Tisha-1 agony auntHe certainly is muddling things by the cuddles and kissing, but I think I would believe his statement that he can't feel the same. He's not well, mentally, at the moment, and I think having you on a string might give him somewhat of an ego boost. He may care for you as a friend but that's not enough to build on at this point. If I were you, I'd protect my own heart and get out of any situations where the line between friendship and boyfriend/girlfriend gets blurry.

Don't let his mental state (I want to say illness, but that's a bit strong) manipulate you into further confusion. Keep your boundaries clearly drawn and go on about your life, being sure to date other men. Ask yourself why it is you are so caught up in this dysfunctional symbiosis. What is it that is missing in your life that keeps you tied up with this man? Why have you handed over your heart to this guy, who doesn't know what to do with it?

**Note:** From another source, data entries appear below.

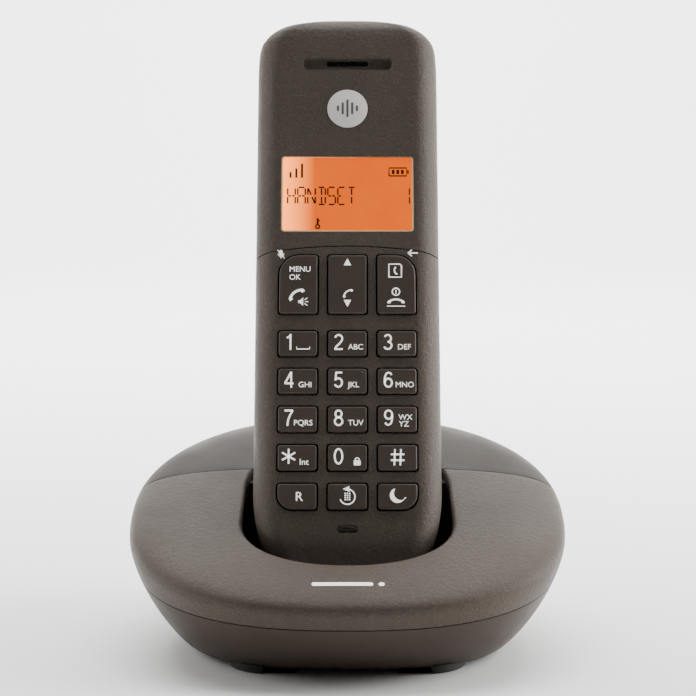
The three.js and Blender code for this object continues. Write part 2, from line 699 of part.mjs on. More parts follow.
// Every key: its name, centre, size and corner radii (lower left, lower right, upper right, upper left).
const keys = [];
for (const [name, side] of columns) {
  const { width, height, centreY, corner, outerCorner } = tallKey;
  const radii = [corner, corner, side > 0 ? outerCorner : corner, side < 0 ? outerCorner : corner];
  keys.push({ name: `key_function_${name}`, x: side * key.pitchX, y: centreY, width, height, radii, rocks: true });
}
digitNames.forEach((row, rowIndex) => {
  columns.forEach(([, side], column) => {
    const { width, height, corner, pitchY, firstRowY } = digitKey;
    const y = firstRowY + pitchY * (digitNames.length - rowIndex);
    const radii = [corner, corner, corner, corner];
    keys.push({ name: `key_${row[column]}`, x: side * key.pitchX, y, width, height, radii });
  });
});
for (const [name, side] of columns) {
  const { width, height, corner, firstRowY } = digitKey;
  const radii = [side < 0 ? lowKeyCorner : corner, side > 0 ? lowKeyCorner : corner, corner, corner];
  keys.push({ name: `key_low_${name}`, x: side * key.pitchX, y: firstRowY, width, height, radii });
}

const keyOutline = ({ x, y, width, height, radii }, shrink) => roundedRectangle(
  width - 2 * shrink, height - 2 * shrink, radii.map((radius) => Math.max(radius - shrink, 0.3)), x, y);

function buildKeys() {
  for (const item of keys) {
    const cap = prism(keyOutline(item, key.clearance), -key.foot, key.proud);
    const overhang = key.flange - key.clearance;
    const [halfX, halfY] = [item.width / 2 + overhang, item.height / 2 + overhang];
    // A sliding key has a rim all round; a two-way key has a short one at its rocking line.
    const rimHalfY = item.rocks ? 2 : halfY;
    const rim = box(item.x - halfX, item.x + halfX, item.y - rimHalfY, item.y + rimHalfY,
      -key.foot, -key.foot + key.flange);
    addPiece(handsetGroup, item.name, joined(cap, rim), 'keyCap');
  }
}

// The curved joint between the faceplates, as the region above it.
function aboveSeam(offset) {
  const { seamY, seamRadius } = handset;
  const steps = 12;
  const points = [[THROUGH, 2 * handset.length], [-THROUGH, 2 * handset.length]];
  for (let i = 0; i <= steps; i += 1) {
    const x = mix(-THROUGH, THROUGH, i / steps);
    const arcX = Math.max(-handset.width, Math.min(handset.width, x));
    points.push([x, seamY - (arcX ** 2) / (2 * seamRadius) + offset]);
  }
  return prism(polygon(points), -THROUGH, THROUGH);
}

const displayOpening = (grow) => roundedRectangle(display.width + 2 * grow, display.height + 2 * grow,
  display.corner + grow, 0, display.centreY);

const earOpening = (grow) => roundedRectangle(2 * (ear.halfWidth + grow), ear.height + 2 * grow,
  ear.height / 2 + grow - 0.01, 0, ear.centreY);

function buildFaceplates() {
  const hollow = cut(handsetBody(0), handsetBody(handset.wall, true));
  const front = hollow.intersect(box(-THROUGH, THROUGH, -THROUGH, handset.length + THROUGH,
    -handset.partingDepth + GAP / 2, THROUGH));

  const badgeSeat = rod(badge.radius + GAP, 0, badge.centreY, -badge.thickness - GAP, THROUGH, 32);
  const earRecess = prism(earOpening(0), -ear.recess, THROUGH);
  const earSlot = prism(roundedRectangle(2 * ear.slotHalfWidth, ear.slotHeight, ear.slotCorner, 0, ear.centreY),
    -THROUGH, THROUGH);
  const upper = cut(front.intersect(aboveSeam(GAP / 2)),
    prism(displayOpening(0), -THROUGH, THROUGH), badgeSeat, earRecess, earSlot);
  addPiece(handsetGroup, 'handset_face_upper', upper, 'face');

  const openings = keys.map((item) => prism(keyOutline(item, 0), -THROUGH, THROUGH));
  const micRecess = prism(roundedRectangle(2 * mic.halfWidth, mic.height, mic.corner, 0, mic.centreY), -mic.recess, THROUGH);
  const micSlot = prism(roundedRectangle(2 * mic.slotHalfWidth, mic.slotHeight, mic.slotCorner, 0, mic.centreY),
    -THROUGH, THROUGH);
  const bosses = [-1, 1].map((side) => rod(caseScrew.shankRadius + caseScrew.bossWall, side * caseScrew.centreX,
    caseScrew.centreY, -handset.partingDepth + GAP, -handset.wall + 0.5, 16));
  const bores = [-1, 1].map((side) => rod(caseScrew.shankRadius + GAP, side * caseScrew.centreX,
    caseScrew.centreY, -THROUGH, -handset.wall - 1, 16));
  const lowerRegion = cut(front, aboveSeam(-GAP / 2));
  const lower = cut(joined(lowerRegion, ...bosses), ...openings, micRecess, micSlot, ...bores);
  addPiece(handsetGroup, 'handset_face_lower', lower, 'face');
}

function buildFaceParts() {
  addPiece(handsetGroup, 'display_window', prism(displayOpening(-GAP), -display.thickness, -display.recess), 'display');
  const lcdShape = roundedRectangle(lcd.width, lcd.height, lcd.corner, 0, display.centreY);
  addPiece(handsetGroup, 'display_module', prism(lcdShape, -lcd.depth - lcd.thickness, -lcd.depth), 'metal');
  addPiece(handsetGroup, 'badge_disc', rod(badge.radius, 0, badge.centreY, -badge.thickness, badge.proud, 32), 'white');
  const insert = roundedRectangle(2 * (ear.slotHalfWidth - GAP), ear.slotHeight - 2 * GAP, 0.2, 0, ear.centreY);
  addPiece(handsetGroup, 'earpiece_insert', prism(insert, -handset.wall, -ear.recess - 0.3), 'rubber');
  const receiverTop = -handset.wall - GAP - 0.6;
  addPiece(handsetGroup, 'earpiece_receiver',
    rod(receiver.radius, 0, ear.centreY, receiverTop - receiver.thickness, receiverTop), 'metal');
  addPiece(handsetGroup, 'microphone',
    rod(mic.radius, 0, mic.centreY, -board.depth + GAP, -handset.wall - GAP, 16), 'metal');
}

function buildHandsetBoard() {
  const matShape = roundedRectangle(2 * mat.halfWidth, mat.highY - mat.lowY, 3, 0, (mat.highY + mat.lowY) / 2);
  addPiece(handsetGroup, 'keypad_mat', prism(matShape, -mat.depth - mat.thickness, -mat.depth), 'rubber');
  const boardShape = roundedRectangle(2 * board.halfWidth, board.highY - board.lowY, 3, 0,
    (board.highY + board.lowY) / 2);
  addPiece(handsetGroup, 'handset_circuit_board',
    prism(boardShape, -board.depth - board.thickness, -board.depth), 'board');
}

// The space the battery door takes out of the back.  Its lower corners are no rounder than the gap at
// its sides, so that the door slides down past them.
function doorRegion(grow) {
  const radii = [GAP, GAP, door.corner, door.corner];
  const shape = roundedRectangle(2 * (door.halfWidth + grow), door.highY - door.lowY + 2 * grow, radii, 0,
    (door.highY + door.lowY) / 2);
  return prism(shape, -THROUGH, -handset.partingDepth - 3);
}

function buildBackShell() {
  const rearHalf = box(-THROUGH, THROUGH, -THROUGH, handset.length + THROUGH,
    -THROUGH, -handset.partingDepth - GAP / 2);
  const innerSkin = handsetBody(handset.wall, true);
  const underDoor = handsetBody(door.thickness + GAP);
  const doorRecess = cut(doorRegion(GAP), underDoor);
  const shell = cut(handsetBody(0), innerSkin).intersect(rearHalf);

  const { halfWidth, lowY, highY, wall, floorDepth } = tray;
  const trayBlock = box(-halfWidth - wall, halfWidth + wall, lowY - wall, highY + wall,
    -handset.gripDepth + 0.6, -floorDepth + wall - GAP);
  const trayHollow = box(-halfWidth, halfWidth, lowY, highY, -THROUGH, -floorDepth);

  const { centreX, centreY, headRadius, shankRadius, headDepth } = caseScrew;
  const posts = [];
  const seats = [];
  const pads = [];
  for (const side of [-1, 1]) {
    const x = side * centreX;
    posts.push(rod(headRadius + 1.4, x, centreY, -handset.lowerDepth + 1, -handset.partingDepth - GAP)
      .intersect(handsetBody(handset.wall / 2, true)));
    seats.push(rod(headRadius + GAP, x, centreY, -THROUGH, -headDepth + GAP, 16));
    seats.push(rod(shankRadius + GAP, x, centreY, -THROUGH, 0, 12));
    const padX = side * pad.centreX;
    pads.push(box(padX - pad.width / 2 - GAP, padX + pad.width / 2 + GAP, pad.centreY - pad.height / 2 - GAP,
      pad.centreY + pad.height / 2 + GAP, -THROUGH, -handset.lowerDepth + 4));
  }
  const grille = [];
  for (let i = 0; i < speaker.slots; i += 1) {
    const y = speaker.centreY + (i - (speaker.slots - 1) / 2) * speaker.slotPitch;
    const half = speaker.slotHalf - Math.abs(i - (speaker.slots - 1) / 2);
    grille.push(prism(roundedRectangle(2 * half, speaker.slotHeight, speaker.slotHeight / 2 - 0.05, 0, y), -THROUGH, -handset.lowerDepth));
  }
  const back = cut(joined(shell, trayBlock, ...posts), trayHollow, doorRecess, ...seats, ...pads, ...grille);
  addPiece(handsetGroup, 'handset_back_shell', back, 'face');

  const doorSkin = cut(handsetBody(0), handsetBody(door.thickness));
  const ribs = [];
  for (let i = 0; i < doorGrip.ribs; i += 1) {
    const y = door.highY - doorGrip.fromTop - i * doorGrip.pitch;
    ribs.push(box(-doorGrip.halfWidth, doorGrip.halfWidth, y - doorGrip.halfHeight, y + doorGrip.halfHeight, -THROUGH, -handset.doorDepth + door.groove));
  }
  addPiece(handsetGroup, 'battery_door', cut(doorSkin.intersect(doorRegion(0)), ...ribs), 'face');
}

function buildBattery() {
  const { radius, length, nubRadius, nubLength, chamfer, lowY, depth } = cell;
  // The left cell points up, the right one down.
  for (const [name, side] of [['battery_cell_left', -1], ['battery_cell_right', 1]]) {
    const profile = [
      [0, 0], [radius - chamfer, 0], [radius, chamfer], [radius, length - chamfer], [radius - chamfer, length],
      [nubRadius, length], [nubRadius, length + nubLength], [0, length + nubLength],
    ].map(([r, y]) => new THREE.Vector2(r, side < 0 ? y : length + nubLength - y));
    if (side > 0) profile.reverse();
    const lathe = new THREE.LatheGeometry(profile, 20);
    lathe.translate(side * (radius + GAP), lowY, -depth);
    addPiece(handsetGroup, name, toSolid(lathe), 'cell');
  }
  const plate = (y0, y1, bumpY0, bumpY1) => {
    const bumps = [-1, 1].map((side) => {
      const bump = new THREE.CylinderGeometry(spring.bumpRadius, spring.bumpRadius, bumpY1 - bumpY0, 14);
      bump.translate(side * (radius + GAP), (bumpY0 + bumpY1) / 2, -depth);
      return toSolid(bump);
    });
    return joined(box(-tray.halfWidth + GAP, tray.halfWidth - GAP, y0, y1,
      -depth - spring.halfHeight, -depth + spring.halfHeight), ...bumps);
  };
  const low = tray.lowY + GAP;
  const high = tray.highY - GAP;
  addPiece(handsetGroup, 'battery_contact_lower', plate(low, low + spring.plate, low + spring.plate / 2, lowY - GAP), 'metal');
  addPiece(handsetGroup, 'battery_contact_upper',
    plate(high - spring.plate, high, lowY + length + nubLength + GAP, high - spring.plate / 2), 'metal');
}

function buildLowerFittings() {
  for (const [name, side] of [['left', -1], ['right', 1]]) {
    const x = side * pad.centreX;
    addPiece(handsetGroup, `charge_pad_${name}`, box(x - pad.width / 2, x + pad.width / 2,
      pad.centreY - pad.height / 2, pad.centreY + pad.height / 2,
      -padFaceDepth, -padFaceDepth + pad.thickness), 'metal');
    const { centreX, centreY, headRadius, headHeight, shankRadius, headDepth, length } = caseScrew;
    addPiece(handsetGroup, `case_screw_${name}`, joined(
      rod(headRadius, side * centreX, centreY, -headDepth - headHeight, -headDepth, 16),
      rod(shankRadius, side * centreX, centreY, -headDepth - 1, -headDepth + length, 12),
    ), 'metal');
  }
  const speakerBack = backDepthAt(speaker.centreY + speaker.radius) - handset.wall - 2 * GAP;
  addPiece(handsetGroup, 'loudspeaker',
    rod(speaker.radius, 0, speaker.centreY, -speakerBack, -speakerBack + speaker.thickness, 24), 'metal');
}

buildLowerShell();
buildCovers();
buildWell();
buildContacts();
buildFeet();
buildBaseBoard();
buildSockets();
buildPageButton();
buildBaseScrews();
buildFaceplates();
buildKeys();
buildFaceParts();
buildHandsetBoard();
buildBackShell();
buildBattery();
buildLowerFittings();

// Stand the whole phone on Z = 0, centred in X and Y.
const bounds = new THREE.Box3().setFromObject(phone);
phone.position.set(-(bounds.min.x + bounds.max.x) / 2, -(bounds.min.y + bounds.max.y) / 2, -bounds.min.z);

export default phone;
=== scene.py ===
"""Cordless phone in its charging base: visible surfaces, finishes, stage and camera.

Laid out as an add-on.  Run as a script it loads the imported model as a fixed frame, models every
visible piece round it with Blender's own operators, and gives every piece its finish.
"""

import json
import math

import bmesh
import bpy
from bpy.props import FloatProperty, FloatVectorProperty, PointerProperty
from mathutils import Matrix, Vector


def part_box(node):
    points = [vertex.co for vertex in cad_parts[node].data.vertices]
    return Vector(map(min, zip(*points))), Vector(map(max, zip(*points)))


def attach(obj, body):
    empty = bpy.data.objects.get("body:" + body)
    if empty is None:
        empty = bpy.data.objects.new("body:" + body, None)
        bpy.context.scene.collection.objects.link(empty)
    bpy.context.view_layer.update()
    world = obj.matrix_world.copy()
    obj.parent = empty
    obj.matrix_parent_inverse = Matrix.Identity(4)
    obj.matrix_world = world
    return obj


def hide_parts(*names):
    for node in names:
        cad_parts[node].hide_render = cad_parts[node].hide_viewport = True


bl_info = {
    "name": "Cordless phone with base",
    "version": (1, 0, 0),
    "blender": (4, 5, 0),
    "location": "View3D > Sidebar > Phone",
    "description": "Models a cordless phone standing in its charging base",
    "category": "Object",
}

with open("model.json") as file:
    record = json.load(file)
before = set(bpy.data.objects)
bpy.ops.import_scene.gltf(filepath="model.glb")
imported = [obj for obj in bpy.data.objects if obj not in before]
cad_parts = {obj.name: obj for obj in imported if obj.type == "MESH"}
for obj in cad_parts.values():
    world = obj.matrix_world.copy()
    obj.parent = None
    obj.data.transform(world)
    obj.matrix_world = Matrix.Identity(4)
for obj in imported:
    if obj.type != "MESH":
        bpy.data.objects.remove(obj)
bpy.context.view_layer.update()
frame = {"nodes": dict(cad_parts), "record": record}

MM = 0.001
SEAM = 0.15 * MM  # half the gap between neighbouring covers
WALL = 2.0 * MM


# ---------------------------------------------------------------------------
# Places read from the frame
# ---------------------------------------------------------------------------

def joint(name):
    """The record's joint of that name."""
    return next(item for item in frame["record"]["behaviour"]["joints"] if item["name"] == name)


FRONT_LOW, FRONT_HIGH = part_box("base_front_cover")
REAR_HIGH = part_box("base_rear_cover")[1]
BASE_HALF_WIDTH = FRONT_HIGH.x
BASE_HALF_DEPTH = (REAR_HIGH.y - FRONT_LOW.y) / 2
BASE_CENTRE_Y = (REAR_HIGH.y + FRONT_LOW.y) / 2
BOTTOM_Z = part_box("base_lower_shell")[0].z

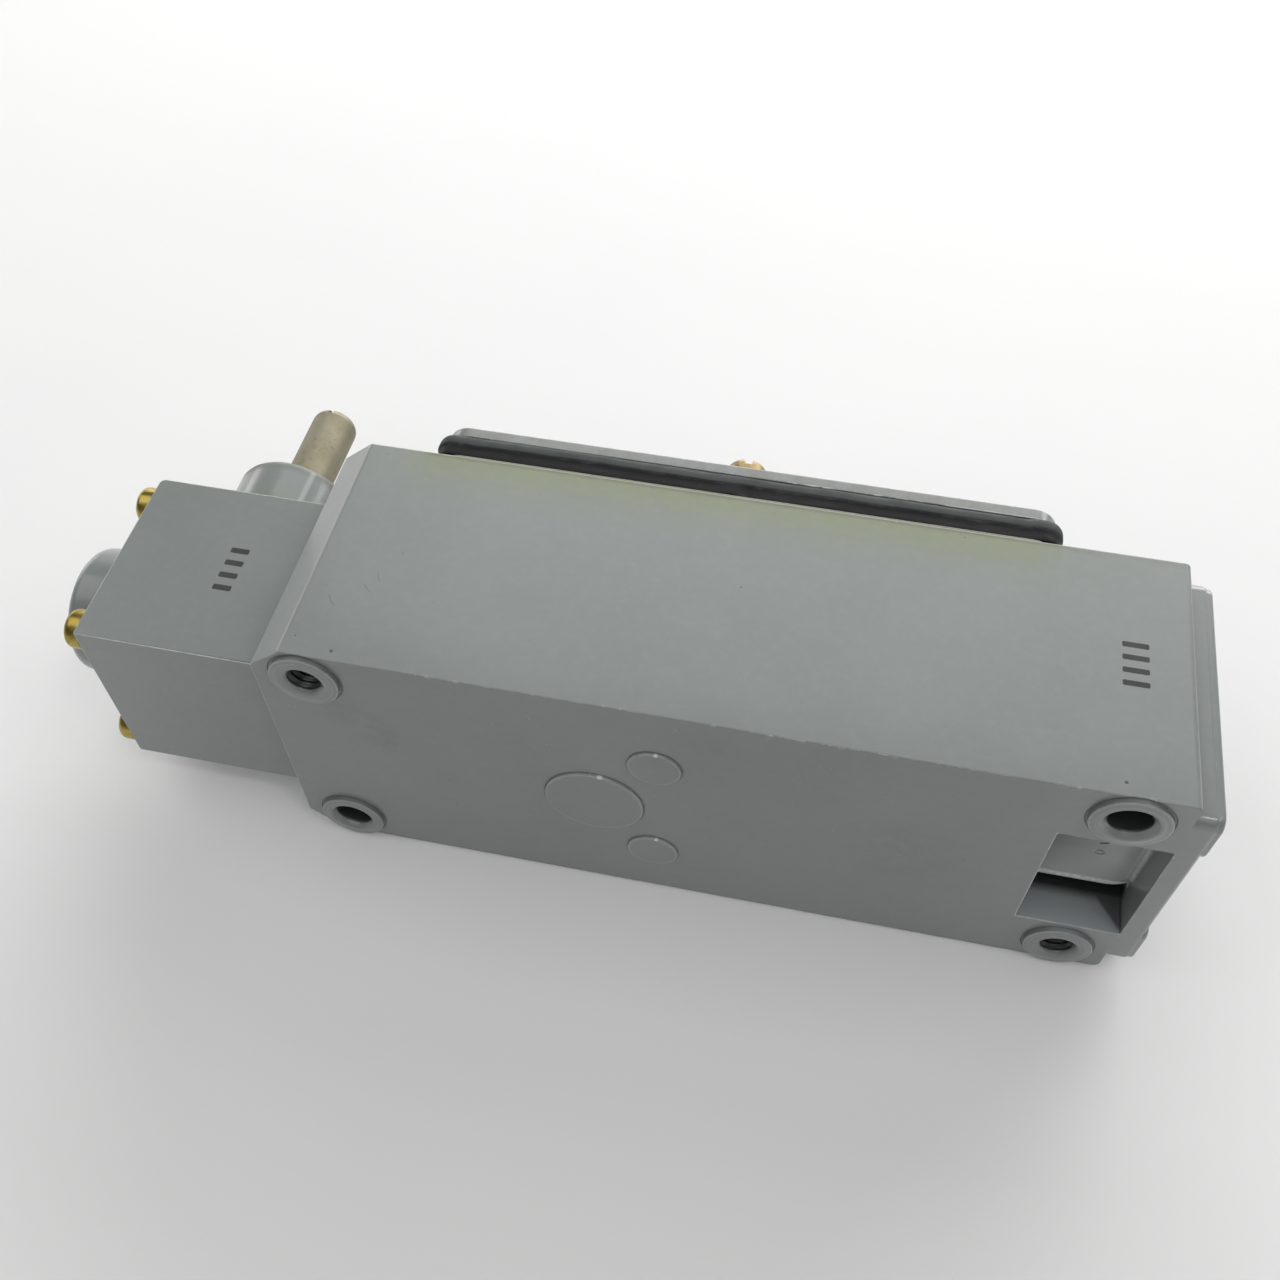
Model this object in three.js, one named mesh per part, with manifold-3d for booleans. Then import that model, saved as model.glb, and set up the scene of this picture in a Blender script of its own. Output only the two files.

One last thought, I hate to raise it but having experienced this myself years and years ago: is it possible he's gay, he loves you dearly as a friend but cannot give you what you want? Which is a proper boyfriend/girlfriend relationship?

You're not being mean by withdrawing from this untenable situation, I think, you are being practical. You can't help what you feel, I know, but you can examine why it is that you continue to allow the muddle to continue. You can't control his feelings and actions, you can, however, control your actions and choices.

I hope he is getting help for his depression, I wish him well. I hope you take care of yourself, he's not going to, okay? Good luck.